Unicode in Your Pocket: How the Symbian Platform Implements Unicode for Wireless Information Devices
Intended Audience: |
Software Engineer, Systems Analyst |
Session Level: |
Intermediate |
This paper outlines Symbian's support for Unicode. The Symbian platform,
known formerly as EPOC, is a powerful multitasking operating system
intended for wireless information devices ranging from palmtop computers,
through communicator devices marrying telephony and personal information
management, to smartphones. The system has run on Unicode only since 1999,
and has tracked all the changes in the Unicode standard. An earlier paper
delivered at the IUC16 in Amsterdam in March 2000 discussed how design
issues were solved in storing Unicode character properties, implementing
the standard Unicode collation and compression systems at the base level of
the operating system, and adding support for complex scripts.
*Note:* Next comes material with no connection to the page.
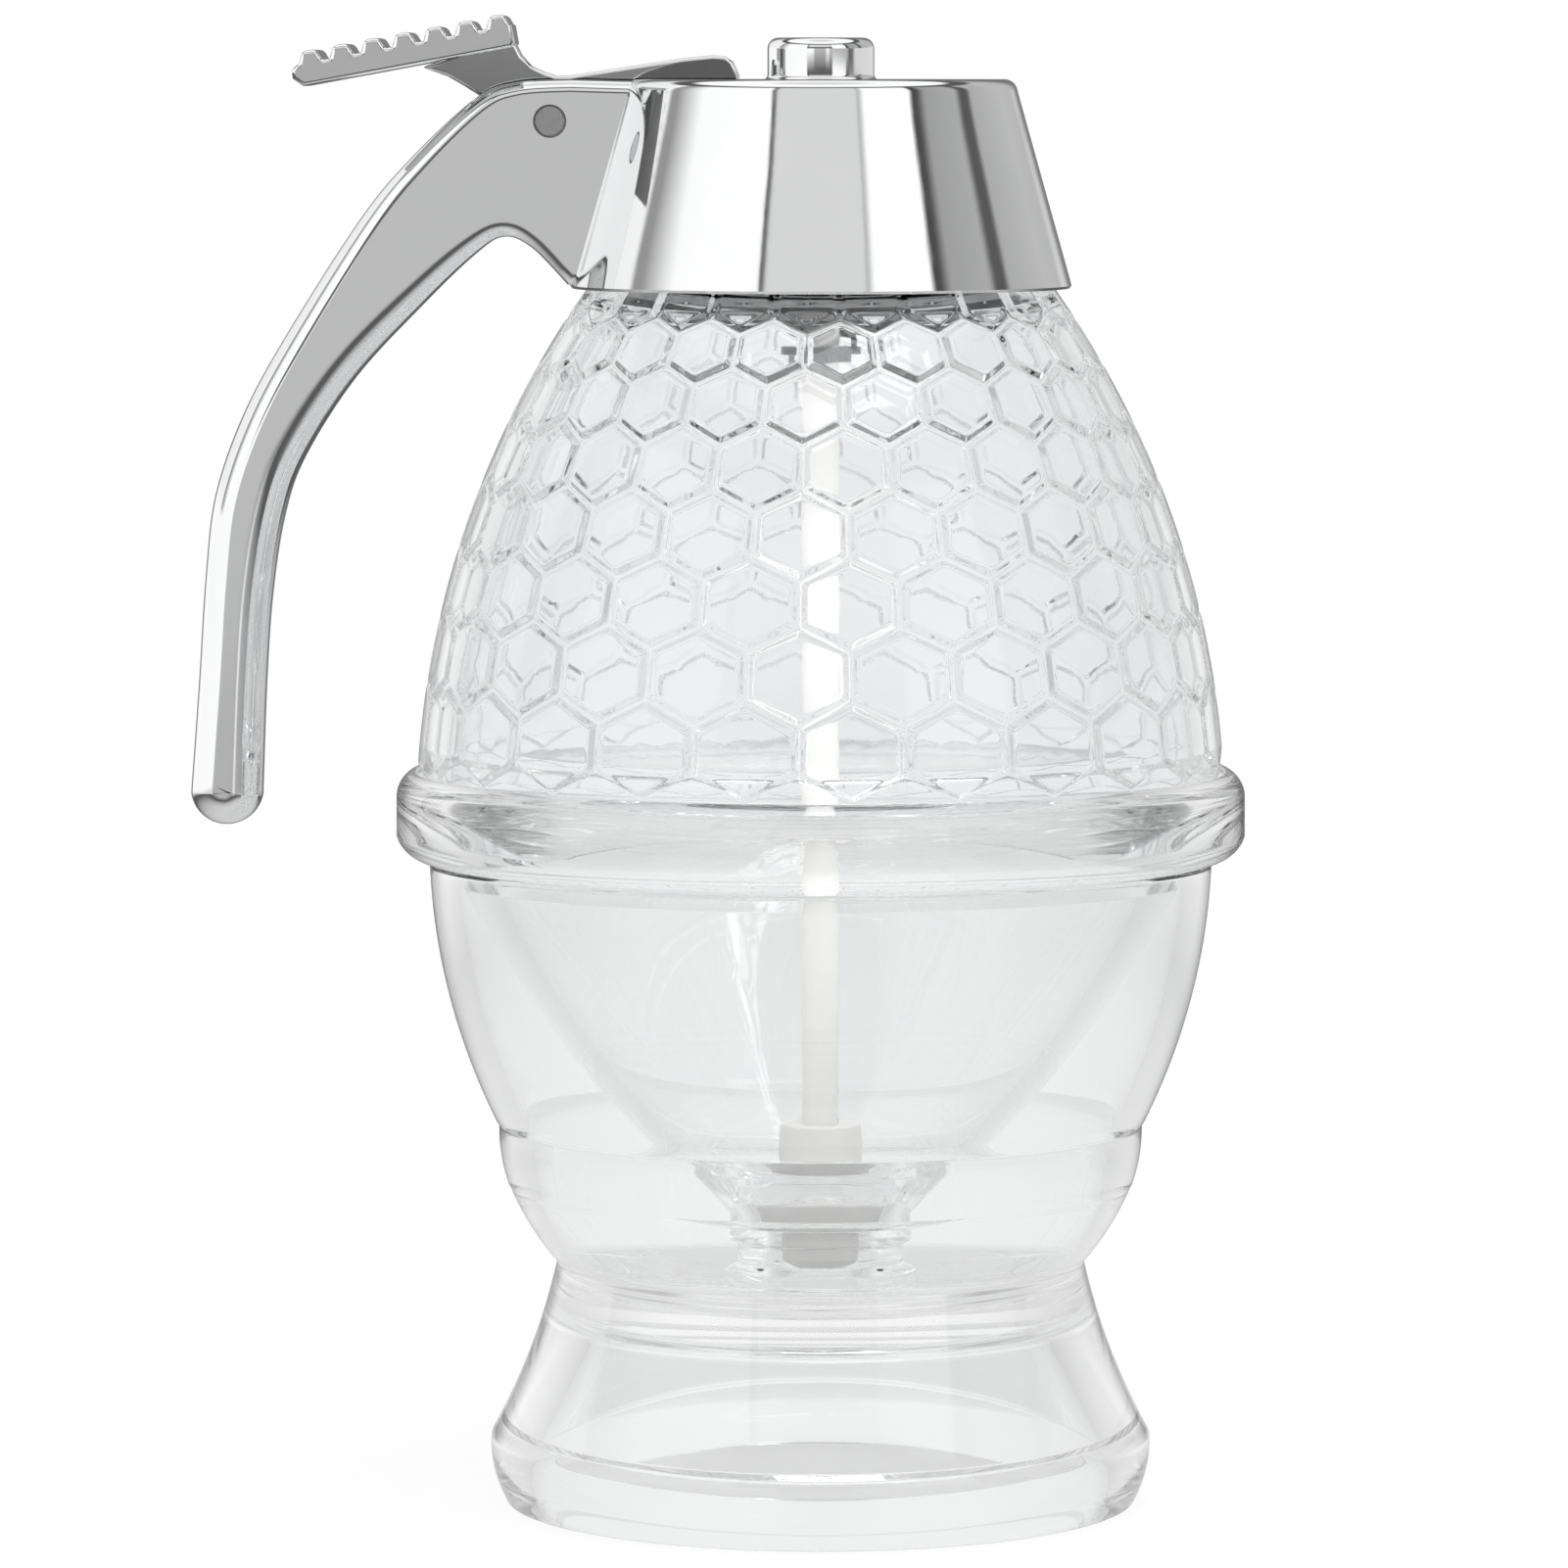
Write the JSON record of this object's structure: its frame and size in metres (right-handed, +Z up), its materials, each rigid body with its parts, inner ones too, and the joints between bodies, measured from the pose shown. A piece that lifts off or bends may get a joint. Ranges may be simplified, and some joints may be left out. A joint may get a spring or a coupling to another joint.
{
  "type": "honey dispenser",
  "caption": "Clear beehive-shaped honey dispenser with a thumb lever on its chromed cap and side handle, seated in a clear waisted drip stand.",
  "frame": {"origin": "centre of the stand's foot, on the surface it stands on", "axes": "+Z up along the dispenser's axis; the handle and the thumb pad point to -X"},
  "size_m": [0.115, 0.0926, 0.1625],
  "materials": {
    "clear_stand": "clear, polished",
    "clear_hive": "clear, polished",
    "gasket": "soft silicone",
    "chrome": "polished chrome plate",
    "liner": "moulded satin",
    "pin_steel": "turned",
    "spring_steel": "drawn wire",
    "white_plastic": "moulded satin"
  },
  "bodies": {
    "stand": {"stand": "clear_stand"},
    "dispenser": {"funnel_bowl": "clear_hive", "hive_dome": "clear_hive"},
    "seal": {"neck_gasket": "gasket"},
    "cap": {"cap": "chrome", "handle": "chrome", "inner_cap": "liner", "lever_pin": "pin_steel", "return_spring": "spring_steel"},
    "lever": {"thumb_lever": "chrome"},
    "plunger": {"plunger_head": "white_plastic", "plunger_rod": "white_plastic", "spring_washer": "spring_steel", "rod_clip": "spring_steel", "stopper": "white_plastic"}
  },
  "joints": [
    {"name": "lift_off", "type": "slide", "parent": "stand", "child": "dispenser", "axis": [0, 0, 1], "range_m": [0, 0.06]},
    {"name": "cap_lift", "type": "slide", "parent": "dispenser", "child": "seal", "axis": [0, 0, 1], "range_m": [0, 0.125]},
    {"name": "cap_turn", "type": "hinge", "parent": "seal", "child": "cap", "pos_m": [0, 0, 0.14], "axis": [0, 0, 1], "range_deg": [0, 180]},
    {"name": "lever_press", "type": "hinge", "parent": "cap", "child": "lever", "pos_m": [-0.0293, 0, 0.151], "axis": [0, -1, 0], "range_deg": [0, 9], "stiffness_Nm_per_rad": 0.43, "springref_deg": -11.46},
    {"name": "plunger_lift", "type": "slide", "parent": "cap", "child": "plunger", "axis": [0, 0, 1], "range_m": [0, 0.0047], "deforming": ["return_spring"]}
  ],
  "couplings": [
    {"joint": "plunger_lift", "follows": "lever_press", "m_per_rad": 0.0293}
  ]
}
This paper
draws on a further year of experience and reports on the lessons that have
been learnt over that period, during which the first mobile phone to use
the Symbian platform, the Ericsson R380, has been released. Issues
discussed in more detail include complex script support for low-level text
drawing, conversion between legacy encodings and Unicode, locales and
locale-dependent collation, and input method editors for Chinese and
Japanese. The paper concludes by claiming that Symbian supports Unicode in
most important respects, while admitting that there is still work to be
done, for example in support for surrogates. However, developers can work
with the Symbian platform in the full confidence that Unicode features work
in the way described in The Unicode Standard Version 3.0.